Public repo synchronization:  Since our last JEDI bi-weekly meeting, we have implemented a web hook that will automatically synchronize the public and internal JCSDA repositories.  Currently it's only implemented for the develop branches of each repo but it can easily be extended to master if we deem that that is warranted.  Here is how it works: whenever a pull request merged in to the develop branch of JCSDA-internal, the web hook will push those changes to the develop branch on the corresponding JCSDA repo.  It's working well for over 90% of PRs now but there is still an issue with git-lfs.  If the PR includes a file that is tracked by git-lfs, then the webhook fails and the push has to be done manually.  The reason for this failure is that git-lfs is not working for the serverless AWS lambda function that constitutes the back end of the web hook.  Mark M is working on debugging this.

Singularity: In version 3.6 and beyond (the current release is 3.6.4), Singularity changed the verification signature for containers.  In preparation for the Academy, Singularity was upgraded on the Academy nodes and the signature on the jedi-gnu-openmpi-dev.sif development container was updated.  So, if you are using an older version of singularity and you try to verify the container with the "singularity verify" command, it will likely fail.  Mark M is working on updating the the other containers (also the Vagrantfile) and also on tagging and archiving all of the singularity, docker, and charliecloud containers with the release tag.  Mark M is also working on creating HPC application and development containers to accompany the release.  One immediate use case is NASA's Pleiades system - Mark M is working with several Pleiades admins and users to get multi-node singularity containers working there as well.  Contact him for further details if you are interested in this.

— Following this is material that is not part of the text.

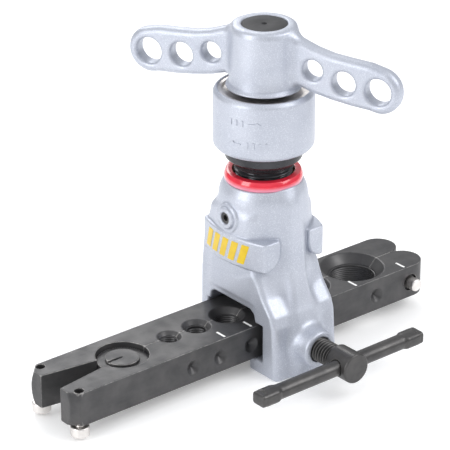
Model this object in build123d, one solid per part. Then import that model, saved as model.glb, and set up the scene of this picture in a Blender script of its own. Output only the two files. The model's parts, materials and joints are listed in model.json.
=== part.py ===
from build123d import *
import os

# Ratchet flaring tool for copper tube, 1/4" to 3/4".
# A die bar of two hinged jaws slides through a cast yoke along X. A clamp screw on the -Y side presses
# the jaws on the tube. A feed screw in the yoke's neck drives an eccentric 45 degree cone down on the
# tube's end, turned by a handle through a two-way clutch: pushed down it feeds, pulled up it returns.
# Origin: on the tool's axis at the underside of the die bar, where a tube enters the 1/2" bore.
# +Z is up, and +X points to the bar's free end.

# ---- die bar ----
bar_height = 14.6
bar_half_width = 15.4
bar_left = -108.0
lobe_x = 71.5
bar_bottom = 0.0
bar_top = bar_bottom + bar_height
bar_middle = (bar_bottom + bar_top) / 2
parting = 0.05
bore_x = [-49.0, -35.0, -19.0, 0.0, 22.5, 49.5]
bore_diameter = [6.35, 7.94, 9.52, 12.7, 15.88, 19.05]
sink_diameter = [10.0, 12.0, 15.0, 18.5, 22.0, 27.0]
dimple_radius = 3.3
dimple_depth = 1.9
clamp_z = bar_top - 7.7

# ---- die bar hinge and fork ----
hinge_x = -72.7
hinge_recess_radius = 10.7
hinge_recess_depth = 2.2
knuckle_radius = 10.4
pin_radius = 4.0
pin_head_radius = 6.9
clip_recess_radius = 7.2
clip_recess_depth = 1.8
clip_radius = 6.4
clip_low = 0.8
clip_high = 1.6
groove_depth = 0.6
fork_tip_gap = 6.3
fork_root_gap = 2.7
fork_root_x = -83.0
end_cone_radius = 12.5
stop_screw_x = -103.5
stop_screw_y = 12.6
stop_thread_radius = 2.2
stop_head_radius = 3.8
stop_head_height = 4.9
end_stop_x = 69.0
end_stop_head_radius = 2.7
end_stop_reach = 19.5
end_stop_shank_radius = 1.6
end_stop_pocket = 1.5

# ---- yoke ----
foot = bar_bottom - 6.4
yoke_half_length = 16.5
yoke_front = -28.0
yoke_rear = 21.6
slot_front = -18.9
slot_rear = 15.8
slot_floor = bar_bottom - 0.3
slot_step = bar_top + 1.0
slot_relief = bar_top + 5.4
toe_half_gap = 11.0
neck_top = bar_top + 56.0
ring_height = 4.0
ring_radius = 15.9
band_reach = 20.0
band_bow = 44.8
band_low = bar_top + 24.3
band_high = bar_top + 37.0
band_rear = 18.5
band_front = -19.8
band_gap = 4.0
yoke_bore_radius = 13.2
nut_radius = 14.0
nut_bottom = bar_top + 41.0
nut_top = bar_top + 55.8
ring_inner_radius = 12.6
rib_half_width = 3.4
set_screw_z = bar_top + 43.6
set_screw_radius = 2.4
set_boss_radius = 4.3
set_boss_shoulder_radius = 5.6
set_boss_shoulder_reach = 19.1
set_boss_reach = 20.4
clamp_boss_y = -36.4
clamp_boss_root_y = -24.0
clamp_boss_radius = 7.5
clamp_boss_root_radius = 10.5

# ---- feed screw, cone and thrust parts ----
feed_radius = 12.0
feed_bottom = bar_top + 16.0
collar_bottom = bar_top + 62.9
collar_radius = 15.7
collar_taper = 3.4
collar_top = bar_top + 75.0
cone_offset = 1.2
cone_tip = bar_top + 0.5
cone_radius = 11.0
cone_top = bar_top + 15.0
cone_tip_round = 0.8
cone_clip_radius = 5.9
spindle_radius = 4.5
spindle_top = bar_top + 34.2
bush_bottom = feed_bottom + 1.0
bush_top = bar_top + 31.0
bush_radius = 6.5
ball_radius = 3.0
ball_z = bar_top + 37.5
ball_clearance = 0.3
spring_wire_radius = 0.6
spring_coil_radius = 5.2
spring_turns = 5
spring_bore_radius = 7.0
spring_floor = bar_top + 52.0
seat_bottom = bar_top + 66.0
seat_top = bar_top + 68.0

# ---- ratchet ----
barrel_radius = 20.4
barrel_bottom = bar_top + 71.0
barrel_top = bar_top + 95.4
barrel_bore = 18.2
barrel_inner_radius = 9.6
tooth_count = 12
tooth_height = 1.5
tooth_width = 2.0
tooth_inner = 10.5
tooth_length = 5.5
lower_ring_top = bar_top + 78.5
upper_ring_bottom = bar_top + 90.5
upper_ring_top = bar_top + 92.4
cover_top = bar_top + 93.9
circlip_thickness = 1.0
circlip_inner_radius = 16.9
stem_radius = 6.6
flange_bottom = bar_top + 82.1
flange_top = bar_top + 86.9
flange_radius = 16.5
shaft_radius = 9.15
shaft_top = bar_top + 121.9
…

HPC modules:  In the next few weeks the JEDI 1 team will be updating HPC modules (some are already updated) to include CGAL and to replace the previous bufrlib with a version obtained directly from NCEP.  Mark M started this on the single-node AWS platform but is running into problems with the intel compiler complaining about a license.  He's debugging it now.

MPAS CI: Maryam has been working with the MPAS team on implementing CI testing for MPAS.  The work is largely done (working for gnu and clang) and there is an active PR.  There was an issue with the intel container but we believe this is close to being solved.

CI Pipelines: Maryam has also been working on cost estimates and upgrades for the CI Pipelines.  The pipeline is currently only implemented for oops as a base repo, with ioda, ufo, and soca as the downstream repos.  She is now working to extend the pipelines to fv3-jedi but to do so she has to sort out some issues, including how to use a tagged version of crtm with the jedi-build package (this is needed to get the soca pipeline to work properly as well).

CodeCov: Maryam also looked into CodeCov pricing for internal (private) repos.  We have to sort out the details but it is likely that only 5-10 JEDI core team members will have access to the detailed CodeCov logs for PRs in the future.  Stay tuned for further updates.

Steve H has continued to work on ioda-engines integration (see JEDI 2 update).

Mark O has started looking into setting up a systematic approach to assessing and monitoring JEDI performance through profiling.  He recommends using Vtune as a useful profiling tool for identifying bottlenecsk and cross-platform comparisons.  He has also been maintaining the NRT websites and is currently sorting out some issues with the GEOS site.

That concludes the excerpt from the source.